Automation can reduce these issues by making machine behaviour more consistent and less dependent on manual correction. It can also improve fault visibility. When alarms, statuses and operating values are presented clearly, maintenance teams can respond faster and with better information.

That said, the value is not always about replacing labour. In many Australian sites, especially those with lean maintenance teams or regional operations, automation helps skilled people focus on higher-value work. Instead of spending time on repetitive switching or reactive interventions, they can concentrate on optimisation, asset care and process reliability.

Energy performance is another driver. Variable speed drives, efficient motor technologies and better process control can significantly reduce energy waste, especially on pumps, fans and conveyors. But savings depend on the application. If a system is poorly specified or running the wrong duty cycle, the expected gains may not appear.

Where control systems make the biggest difference

The strongest results usually come where the process has repeatable logic, measurable variables and a clear operating objective. A packaging line benefits from timing accuracy, position feedback and machine safety integration. A pumping station benefits from level control, motor protection and remote status visibility. A conveyor application benefits from coordinated starts, speed control and overload management.

Process plants often see value in stable analogue control, accurate signal conversion and reliable instrumentation interfaces. OEMs may focus more on machine compactness, repeatability and ease of commissioning. System integrators generally need dependable hardware platforms and practical support for specification, communications and application fit.

This is why product selection matters. Industrial automation is not one product category. It is a system outcome built from compatible components that suit the environmental conditions, electrical requirements, operating risk and maintenance expectations of the site.

Common technologies involved

When people ask what is industrial automation and control, they are often really asking which technologies are involved. The answer depends on the application, but several categories appear regularly.

PLCs and machine controllers handle logic and sequencing. HMIs give operators a practical interface to status, alarms and settings. Variable speed drives manage motor speed and torque to improve control and efficiency. Servo systems provide precise motion where position and repeatability are critical. Safety devices and safety controllers reduce risk by monitoring guards, emergency stops, safe speeds and hazardous states.

Sensors provide the input layer. This may include photoelectric sensors, proximity sensors, encoders, level devices and temperature measurement. Signal conditioners and transmitters are often needed where field signals must be converted, isolated or stabilised for accurate control. Power protection also plays a role, particularly where sensitive equipment needs shielding from surge events, poor power quality or related disturbances.

Communications are increasingly important. Modern systems often need devices to exchange data over industrial networks so operators and engineers can see not just whether equipment is running, but how well it is running.

What good automation design looks like

A good automation system is not the one with the most features. It is the one that suits the application, can be maintained locally and delivers a measurable operational benefit.

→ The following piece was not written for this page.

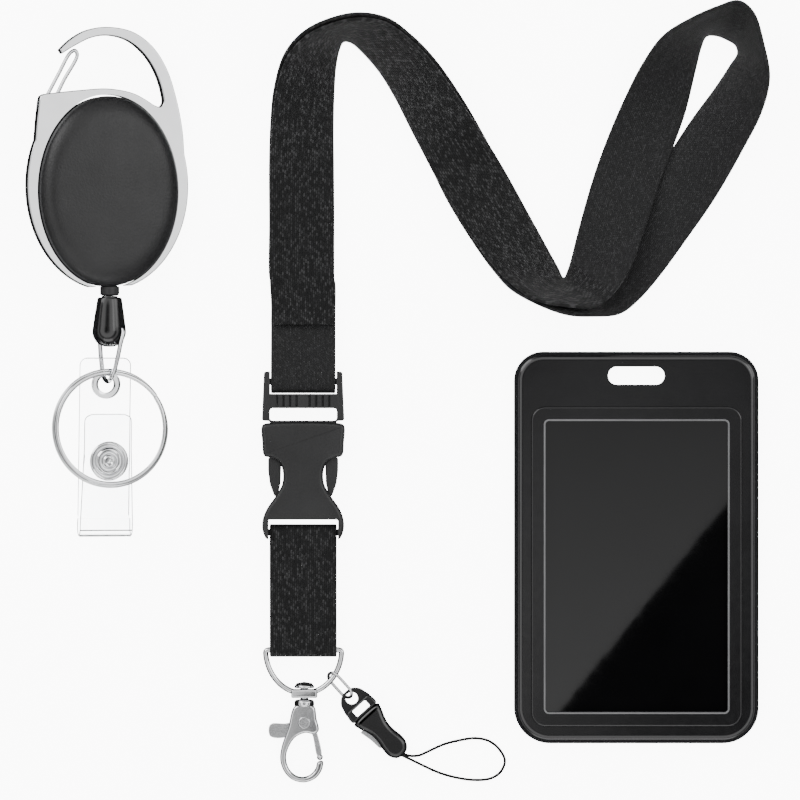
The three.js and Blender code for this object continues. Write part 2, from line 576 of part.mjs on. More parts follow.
function reelInside() {
  add("reel_axle", rod("z", [0, 0, 0], 2.6, -2.0, 4.8, 20), mattePlastic, reel);
  const spool = turned([[3.0, -1.6], [15.2, -1.6], [15.2, -0.8], [12.4, -0.8], [12.4, 1.1], [15.2, 1.1], [15.2, 1.9],
    [12.8, 1.9], [12.8, 2.0], [11.4, 2.0], [11.4, 0.2], [3.0, 0.2]].concat([[3.0, -1.6]]), "z", [0, 0, 0], 24);
  add("cord_spool", spool, glossPlastic, reel);
  const wound = turned([[12.8, -0.5], [14.6, -0.5], [14.6, 0.8], [12.8, 0.8], [12.8, -0.5]], "z", [0, 0, 0], 24);
  add("wound_cord", wound, webbing, reel);
  const turns = 4;
  const points = [];
  for (let step = 0; step <= turns * 12; step++) {
    const angle = (step / 12) * 2 * Math.PI;
    const radius = 3.6 + (7 * step) / (turns * 12);
    points.push(vec(radius * Math.cos(angle), radius * Math.sin(angle), 1.2));
  }
  const ribbon = points.map((centre) => {
    const outward = centre.clone().setZ(0).normalize().multiplyScalar(0.15);
    const up = vec(0, 0, 0.5);
    return [
      centre.clone().add(outward).add(up),
      centre.clone().add(outward).sub(up),
      centre.clone().sub(outward).sub(up),
      centre.clone().sub(outward).add(up),
    ];
  });
  add("return_spring", loft(ribbon), steel, reel);
}
reelInside();
carabinerGate();

// The clip is one bent leaf: its short leg is riveted to the case and its long leg grips a belt.
function beltClip() {
  const rivet = [rod("z", [0, 0, 0], 1.8, -6.0, -2.5), rod("z", [0, 0, 0], 3.2, -2.9, -2.4, 20),
    rod("z", [0, 0, 0], 3.0, -6.6, -5.9, 20)];
  add("clip_rivet", join(...rivet), steel, reel);
  const side = polygon([[-7, -4.8], [10.4, -4.8], [12.4, -5.6], [12.8, -7.0], [11.2, -8.3], [-16, -7.9], [-19, -7.2],
    [-19, -7.9], [-16, -8.7], [11.4, -9.1], [13.7, -7.2], [13.2, -5.0], [11.0, -4.0], [-7, -4.0]].map(([y, z]) =>
    [y, z - 0.7]));
  const leaf = plate(side, -5.2, 5.2);
  leaf.applyMatrix4(new THREE.Matrix4().makeBasis(vec(0, 1), vec(0, 0, 1), vec(1, 0)));
  add("belt_clip", cut(leaf, rod("z", [0, 0, 0], 2.2, -5.9, -3.8)), steel, reel);
}
beltClip();

// ---- the reel's pull: cord end, wire link, split ring and snap strap ----
const chain = new THREE.Group();
chain.position.set(CHAIN_X, CHAIN_START, 0.15);
chain.rotation.x = CHAIN_DROP;
reel.add(chain);

function cordEnd() {
  const ferrule = [[0.9, -3.4], [2.0, -3.4], [2.0, -0.3], [2.8, 0], [2.8, 2.2], [2.4, 2.6], [0.9, 2.6], [0.9, -3.4]]
    .map(([r, h]) => [r, -h]).reverse();
  add("cord_ferrule", turned(ferrule, "y", [CHAIN_X, -27.7, 0.15]), mattePlastic, reel);
  add("reel_cord", rod("y", [CHAIN_X, 0, 0.15], 0.45, -30.0, -16.2, 10), webbing, reel);
  const profile = [[0, -14.5], [2.2, -14.2], [3.8, -13.1], [4.8, -11.4], [5.0, -10.2], [4.8, -8.6], [3.6, -0.4],
    [3.2, -0.1], [0, -0.1]];
  const drop = turned(profile, "y", [0, 0, 0]).scale(1, 1, 0.8);
  const hole = wire(LINK_PATH.map((p) => vec(...p)), 1.0, { closed: true, steps: 30 });
  add("cord_end", cut(drop, hole), glossPlastic, chain);
  add("wire_link", wire(LINK_PATH.map((p) => vec(...p)), 0.65, { closed: true, steps: 30 }), chrome, chain);
}
cordEnd();

// Two flat turns of wire, one on the other.
function splitRing() {
  const perTurn = 30;
  const rings = [];
  for (let step = 0; step <= 2 * perTurn; step++) {
    const angle = (step / perTurn) * 2 * Math.PI + 0.6;
    const height = (step / perTurn - 1) * 0.9;
    const at = (radius, z) => vec(radius * Math.cos(angle), radius * Math.sin(angle), height + z);
    rings.push([at(RING_OUTER, 0.36), at(RING_OUTER, -0.36), at(RING_INNER, -0.36), at(RING_INNER, 0.36)]);
  }
  const ring = loft(rings).rotateX(-RING_TILT);
  add("split_ring", ring.translate(0, RING_Y, RING_Z), chrome, chain);
}
splitRing();

function snapStrap() {
  const back = plate(roundedRect(-8.4, 6.7, -64, -17.8, 2.2, 0.2), -1.0, -0.2);
  const eyeletHole = rod("z", [EYELET[0], EYELET[1], 0], 3.25, -3, 3, 24);
  const studHole = rod("z", [SNAP[0], SNAP[1], 0], 1.3, -3, 3);
  add("snap_strap_back", cut(back, eyeletHole, studHole), clear, chain);
  const side = polygon([[-33.5, 3.0], [-66.6, 3.0], [-68.6, 2.4], [-69.8, 1.0], [-68.6, -0.4], [-66.6, -1.0],
    [-64.3, -1.0], [-64.3, -0.2], [-66.4, -0.2], [-68.0, 0.2], [-68.8, 1.0], [-68.0, 1.8], [-66.4, 2.2],
    [-33.5, 2.2]].reverse());
  const flap = plate(side, -8.2, 7.0);
  flap.applyMatrix4(new THREE.Matrix4().makeBasis(vec(0, 1), vec(0, 0, 1), vec(1, 0)));
  add("snap_strap_flap", cut(flap, rod("z", [SNAP[0], SNAP[1], 0], 1.3, 1, 5)), clear, chain);
  const eyelet = [[2.5, -1.5], [4.2, -1.5], [4.2, -1.3], [2.95, -1.3], [2.95, -0.1], [4.2, -0.1], [4.2, 0.15],
    [2.5, 0.15], [2.5, -1.5]];
  add("eyelet", turned(eyelet, "z", [EYELET[0], EYELET[1], 0]), chrome, chain);
  const cap = [[0, 1.7], [0.9, 1.7], [0.9, 3.3], [5.6, 3.3], [5.6, 3.7], [4.6, 4.1], [3.9, 3.7], [3.1, 4.3],
    [2.2, 3.8], [1.4, 4.4], [0, 4.5]];
  add("snap_cap", turned(cap, "z", [SNAP[0], SNAP[1], 0]), chrome, chain);
  const socket = [[1.3, 0.9], [3.4, 0.9], [3.4, 1.9], [1.3, 1.9], [1.3, 0.9]];
  add("snap_socket", turned(socket, "z", [SNAP[0], SNAP[1], 0]), chrome, chain);
  const stud = [[0, -2.0], [4.2, -2.0], [4.2, -1.3], [0.9, -1.3], [0.9, 0.6], [0, 0.6]];
  add("snap_stud", turned(stud, "z", [SNAP[0], SNAP[1], 0]), chrome, chain);
}
snapStrap();

// ---- rigid card holder ----
const holderRect = (inset, top, bottom, Kind) =>
  roundedRect(HOLDER_X - HOLDER_SIZE[0] / 2 + inset, HOLDER_X + HOLDER_SIZE[0] / 2 - inset,
    HOLDER_Y - HOLDER_SIZE[1] / 2 + inset, HOLDER_Y + HOLDER_SIZE[1] / 2 - inset, top, bottom, Kind);
const aroundWindow = (grow, radius, Kind) =>
  roundedRect(HOLDER_X - WINDOW_SIZE[0] / 2 - grow, HOLDER_X + WINDOW_SIZE[0] / 2 + grow,
    WINDOW_Y - WINDOW_SIZE[1] / 2 - grow, WINDOW_Y + WINDOW_SIZE[1] / 2 + grow, radius, radius, Kind);
const hangSlot = () => plate(roundedRect(HOLDER_X - 8.3, HOLDER_X + 8.3, 4.5, 9.7, 2.55), -1, 9);

// The halves slide apart on two T-shaped rails that stand on the back half.
function cardHolder() {
  const base = plate(holderRect(0, 8.5, 10.5), 0, HOLDER_BACK_THICK, 0.7);
  const pocket = plate(aroundWindow(0.9, 1.5), HOLDER_BACK_THICK - 1.0, 9);
  const rails = [-1, 1].flatMap((side) => {
    const x = HOLDER_X + side * RAIL_X;
    return [block(x - 0.7, x + 0.7, -92, -18, HOLDER_BACK_THICK - 0.5, 3.5),
      block(x - 1.3, x + 1.3, -92, -18, 3.1, 3.9)];
  });
  add("holder_back", join(cut(base, pocket, hangSlot()), ...rails), glossPlastic);
  const low = HOLDER_BACK_THICK + GAP;
  const slab = plate(holderRect(0, 8.5, 10.5), low - 2, HOLDER_THICK - 0.6, 1.6, 3);
  const ridge = plate(aroundWindow(3.4, 4), low, HOLDER_THICK, 0.5);
  const trim = block(HOLDER_X - 40, HOLDER_X + 40, -120, 40, -5, low);
  const opening = plate(aroundWindow(-0.8, 1.2), -1, 9);
  const seat = plate(aroundWindow(0.3, 1.5), low - 1, HOLDER_THICK - 1.1);
  const grooves = [-1, 1].flatMap((side) => {
    const x = HOLDER_X + side * RAIL_X;
    return [block(x - 1.05, x + 1.05, -92.4, 20, 0, 3.4), block(x - 1.65, x + 1.65, -92.4, 20, 2.8, 4.25)];
  });
  add("holder_front", cut(join(slab, ridge), trim, opening, seat, hangSlot(), ...grooves), glossPlastic);
  add("holder_window", plate(aroundWindow(0, 1.2), low + 0.3, HOLDER_THICK - 1.4), glossPlastic);
}
cardHolder();

export default layout;
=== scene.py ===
"""Lanyard badge holder: the looks of a neck lanyard with its clips, a badge reel and a card holder."""

import math

import bmesh
import bpy
import numpy as np
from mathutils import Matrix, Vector


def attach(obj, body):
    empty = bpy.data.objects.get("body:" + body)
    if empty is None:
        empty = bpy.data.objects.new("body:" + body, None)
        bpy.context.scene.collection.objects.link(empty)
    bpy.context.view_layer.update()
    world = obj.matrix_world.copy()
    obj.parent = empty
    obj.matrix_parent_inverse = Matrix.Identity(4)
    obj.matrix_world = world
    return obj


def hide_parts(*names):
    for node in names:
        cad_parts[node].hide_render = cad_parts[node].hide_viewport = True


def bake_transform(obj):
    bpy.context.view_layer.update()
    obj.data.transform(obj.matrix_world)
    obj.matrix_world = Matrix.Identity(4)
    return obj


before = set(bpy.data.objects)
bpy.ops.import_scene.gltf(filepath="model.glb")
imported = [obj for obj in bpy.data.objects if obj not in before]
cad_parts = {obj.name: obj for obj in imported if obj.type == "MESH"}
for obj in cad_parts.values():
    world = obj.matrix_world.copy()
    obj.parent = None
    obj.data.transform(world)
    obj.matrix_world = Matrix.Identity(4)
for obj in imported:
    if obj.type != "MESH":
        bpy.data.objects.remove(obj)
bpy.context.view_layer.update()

MM = 0.001
SHIFT = (0.54, -2.3)  # the layout's own millimetres to the row frame's


def laid(x, y, z=0.0):
    """A point given in the layout's millimetres, in the row frame's metres."""
    return Vector(((x + SHIFT[0]) * MM, (y + SHIFT[1]) * MM, z * MM))


# ---------------------------------------------------------------- meshes
def mesh_object(name, verts, faces, uvs=None, sharp=38):
    mesh = bpy.data.meshes.new(name)
    mesh.from_pydata([tuple(v) for v in verts], [], faces)
    mesh.validate()
    if uvs is not None:
        layer = mesh.uv_layers.new(name="UVMap")
        flat = np.array([uvs[loop.vertex_index] for loop in mesh.loops], np.float32)
        layer.data.foreach_set("uv", flat.ravel())
    work = bmesh.new()
    work.from_mesh(mesh)
    bmesh.ops.recalc_face_normals(work, faces=work.faces)
    work.to_mesh(mesh)
    work.free()
    smooth(mesh, sharp)
    obj = bpy.data.objects.new(name, mesh)
    bpy.context.scene.collection.objects.link(obj)
    return obj


def smooth(mesh, sharp):
    mesh.polygons.foreach_set("use_smooth", [True] * len(mesh.polygons))
    mesh.set_sharp_from_angle(angle=math.radians(sharp))
    mesh.update()


def skin(rings, closed_ring=True, closed_path=False):
    """Faces between consecutive rings of points, with flat ends where the path is open."""
    n = len(rings[0])
    verts = [p for ring in rings for p in ring]
    faces = []
    last = len(rings) if closed_path else len(rings) - 1
    for i in range(last):
        a, b = i * n, ((i + 1) % len(rings)) * n
        for k in range(n if closed_ring else n - 1):
            m = (k + 1) % n
            faces.append((a + k, a + m, b + m, b + k))
    if not closed_path and closed_ring:
        faces.append(tuple(range(n))[::-1])
        faces.append(tuple(range((len(rings) - 1) * n, len(rings) * n)))
    return verts, faces


def spline(points, count, closed=False):
    """A centripetal Catmull-Rom curve through points, sampled evenly by its parameter."""
    pts = [np.array(p, float) for p in points]
    n = len(pts)

    def knot(i):
        if closed:
            return pts[i % n]
        if i < 0:
            return 2 * pts[0] - pts[1]
        if i >= n:
            return 2 * pts[-1] - pts[-2]
        return pts[i]

    out = []
    spans = n if closed else n - 1
    for step in range(count + (0 if closed else 1)):
        at = step / count * spans
        i = min(int(at), spans - 1)
        w = at - i
        p0, p1, p2, p3 = knot(i - 1), knot(i), knot(i + 1), knot(i + 2)
        d0, d1, d2 = (max(np.sum((b - a) ** 2) ** 0.25, 1e-6) for a, b in ((p0, p1), (p1, p2), (p2, p3)))
        t1 = ((p1 - p0) / d0 - (p2 - p0) / (d0 + d1) + (p2 - p1) / d1) * d1
        t2 = ((p2 - p1) / d1 - (p3 - p1) / (d1 + d2) + (p3 - p2) / d2) * d1
        out.append(p1 + t1 * w + (-3 * p1 + 3 * p2 - 2 * t1 - t2) * w**2 + (2 * p1 - 2 * p2 + t1 + t2) * w**3)
    return out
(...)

That means design choices should be based on site conditions, control objectives, compliance obligations and the skill level of the people who will support the equipment. A highly capable control platform may still be a poor fit if spare parts are difficult to source, programming standards are inconsistent or the site team cannot maintain it without external intervention.

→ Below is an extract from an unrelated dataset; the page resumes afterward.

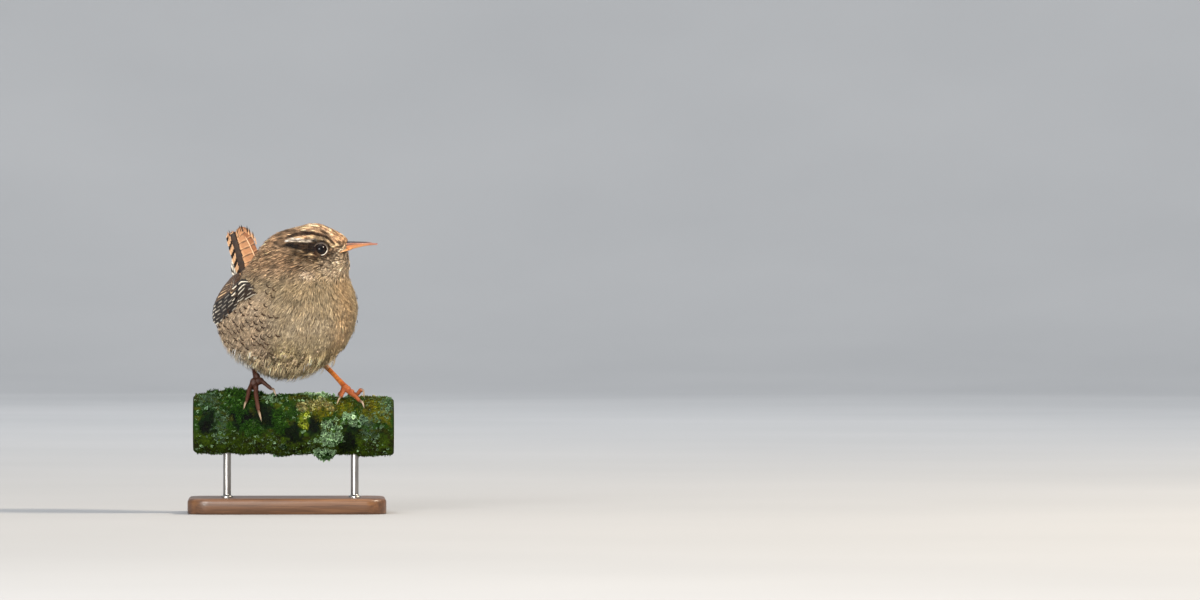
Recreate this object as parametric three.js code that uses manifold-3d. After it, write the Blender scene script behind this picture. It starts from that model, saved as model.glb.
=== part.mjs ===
// A wren with its tail cocked, gripping a short cut length of lichened branch
// that two rods hold above a flat base. Millimetres, +Z up, +X to the bird's
// bill side, the bird's breast turned towards -Y. Origin: centre of the base's
// underside.
import * as THREE from 'three';
import { mergeVertices } from 'three/addons/utils/BufferGeometryUtils.js';
import Module from 'manifold-3d';

const wasm = await Module();
wasm.setup();

// ---------------------------------------------------------------- dimensions
const GAP = 0.3;                        // clearance between touching pieces
// stand
const BASE_L = 76, BASE_W = 52, BASE_T = 6, BASE_R = 8, BASE_X = 0, BASE_Y = 0;
const ROD_D = 3, ROD_X = [-23, 26], ROD_SINK = 3, ROD_IN_PERCH = 5;
// perch
const LIFT = 44.5;                      // height of the perch's grip line
const PERCH_X0 = -36, PERCH_X1 = 41, PERCH_Y = -2, PERCH_R = 10.9;
const PERCH_Z0 = -10.7, PERCH_SLOPE = -0.012;   // axis height under the grip line
// headings, from -Y round towards +X
const BODY_YAW = 38, HEAD_YAW = 82;
const BODY_O = [0, 1, 0], HEAD_O = [9.4, -7.6, 0];
// plumage masses: [frame, [forward, up], [half length, half width, half height], pitch, blend]
const MASSES = [
  ['body', [0.5, 31.95], [27.0, 21.95, 24.0], 10, 0],     // belly and flanks
  ['body', [8.7, 35.2], [17.55, 22.0, 19.65], 25, 9],     // breast
  ['body', [-9.47, 31.92], [19.28, 18.88, 10.9], 5, 7.8],  // mantle
  ['body', [-19.6, 29.33], [11.66, 14.14, 14.71], -16.4, 7.9],  // rump and vent
  ['body', [4.95, 43.76], [16.62, 15.26, 14.38], 17.6, 7.9],  // upper breast
  ['head', [-5.76, 49.98], [12.77, 11.78, 14.65], 24.9, 8.9],  // nape and throat
  ['head', [0.8, 55.2], [7.4, 9.8, 11.1], -6, 7],         // skull with its cheeks
  ['head', [6.5, 59.5], [7.9, 6.0, 4.2], -4, 6],          // forehead and lores
  ['head', [4.75, 54.8], [5.8, 5.4, 4.6], 8, 5],          // chin
  ['head', [8.7, 51.0], [5.9, 5.2, 5.3], 0, 4.5],         // loose feathers under the chin
];
const ENVELOPE_C = [2, -2, 40], ENVELOPE_DETAIL = 8;
// eye
const EYE_R = 2.7, EYE_A = 4.9, EYE_W = 56.8, EYE_DEPTH = 1.95;
// tail
const TAIL_L = 32.5, TAIL_W = 12.6, TAIL_T = 2.2, TAIL_PITCH = 79;
const TAIL_F = -18, TAIL_SIDE = 0.9, TAIL_UP = 34.2, TAIL_SWING = 8;   // swung a little to the bird's right
// wing, in degrees round the body from its side to its back, heights of its
// lower and upper edges at even steps between the first and last angle
const WING_A0 = -26, WING_A1 = 76;
const WING_LOW = [43.5, 38.6, 33.9, 30.4, 28.0, 25.0, 23.0, 23.8];
const WING_TOP = [44.6, 46.8, 47.8, 47.8, 46.8, 44.6, 40.4, 33.0];
const WING_OUT = 0.45, WING_IN = 1.6;
// legs
const TARSUS_R = [0.95, 0.7, 0.72, 0.95];
const TOE_R = 0.62, CLAW_R = 0.42;

// ---------------------------------------------------------------- frames
const rad = THREE.MathUtils.degToRad;
const V = (x, y, z) => new THREE.Vector3(x, y, z);
function axes(yaw, pitch = 0) {
  const s = Math.sin(rad(yaw)), c = Math.cos(rad(yaw));
  const cp = Math.cos(rad(pitch)), sp = Math.sin(rad(pitch));
  return { f: V(s * cp, -c * cp, sp), l: V(c, s, 0), u: V(-s * sp, c * sp, cp) };
}
const BODY = axes(BODY_YAW), HEAD = axes(HEAD_YAW);
function at(o, ax, f, l, w) {
  return V(o[0], o[1], o[2]).addScaledVector(ax.f, f).addScaledVector(ax.l, l).add(V(0, 0, w));
}
const onBody = (f, l, w) => at(BODY_O, BODY, f, l, w);
const onHead = (f, l, w) => at(HEAD_O, HEAD, f, l, w);

// ---------------------------------------------------------------- plumage field
const masses = MASSES.map(([kind, [f, w], r, pitch, k]) => {
  const c = kind === 'body' ? onBody(f, 0, w) : onHead(f, 0, w);
  const yaw = kind === 'body' ? BODY_YAW : HEAD_YAW;
  return { c, r, ax: axes(yaw, pitch), k };
});
function ellipsoid(p, m) {
  const d = p.clone().sub(m.c);
  const q = [d.dot(m.ax.f), d.dot(m.ax.l), d.dot(m.ax.u)];
  let a = 0, b = 0;
  for (let i = 0; i < 3; i++) { a += (q[i] / m.r[i]) ** 2; b += (q[i] / (m.r[i] * m.r[i])) ** 2; }
  a = Math.sqrt(a); b = Math.sqrt(b);
  return a * (a - 1) / Math.max(b, 1e-9);
}
function field(p) {
  let d = null;
  for (const m of masses) {
    const e = ellipsoid(p, m);
    if (d === null) { d = e; continue; }
    const h = Math.max(m.k - Math.abs(d - e), 0) / m.k;
    d = Math.min(d, e) - h * h * m.k * 0.25;
  }
  return d;
}
function surfaceAlong(c, dir) {
  let t = 2;
  while (t < 70 && field(c.clone().addScaledVector(dir, t)) < 0) t += 1;
  let a = t - 1, b = t;
  for (let i = 0; i < 30; i++) {
    const m = (a + b) / 2;
    if (field(c.clone().addScaledVector(dir, m)) < 0) a = m; else b = m;
  }
  return c.clone().addScaledVector(dir, (a + b) / 2);
}
function normalAt(p) {
  const e = 0.05, n = V(0, 0, 0);
  for (const k of ['x', 'y', 'z']) {
    const a = p.clone(), b = p.clone();
    a[k] += e; b[k] -= e;
    n[k] = field(a) - field(b);
  }
  return n.normalize();
}

// ---------------------------------------------------------------- solids
function welded(geometry) {
  const g = geometry.clone();
  g.deleteAttribute('normal');
  g.deleteAttribute('uv');
  return mergeVertices(g, 1e-4);
}
function remap(geometry, fn) {
  const g = welded(geometry), p = g.attributes.position;
  for (let i = 0; i < p.count; i++) {
    const v = fn(p.getX(i), p.getY(i), p.getZ(i));
    p.setXYZ(i, v.x, v.y, v.z);
  }
  return outward(g);
}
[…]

Good design also accounts for growth. A plant may only need a modest control architecture today, but if expansion is likely, it makes sense to allow for additional I/O, communications capacity and integration options. On the other hand, overspecifying a small application can add cost without solving a real problem.

This is where local technical support has practical value. Supply is one part of the job. Correct product selection, application support and project guidance are just as important when uptime and lifecycle cost are on the line.

Industrial automation and control is not one-size-fits-all

There is no single answer that fits every facility. A food and beverage line has different hygiene, speed and traceability demands from a quarry conveyor or a wastewater site. A brownfield upgrade has different constraints from a greenfield project. Some applications need high-speed machine control. Others need dependable process stability over long operating periods.

The best approach is usually staged and application-led. Start with the problem that needs solving, whether that is recurring faults, poor speed control, safety gaps, energy waste or lack of process visibility. Then specify the control strategy and hardware around that requirement.

For businesses reviewing new equipment, retrofits or replacement components, that usually leads to better outcomes than selecting products purely on headline specifications. Tech Source works in that space by supporting industrial customers with both supply and practical automation guidance, which is often what turns a parts list into a workable solution.

Industrial automation and control is ultimately about making plant and machinery behave in a more reliable, efficient and predictable way. When it is specified properly, it supports production targets, reduces avoidable downtime and gives engineering teams better control over the assets they are responsible for. If you are assessing an upgrade or a new project, the right starting point is not the catalogue - it is the operating problem you need the system to solve.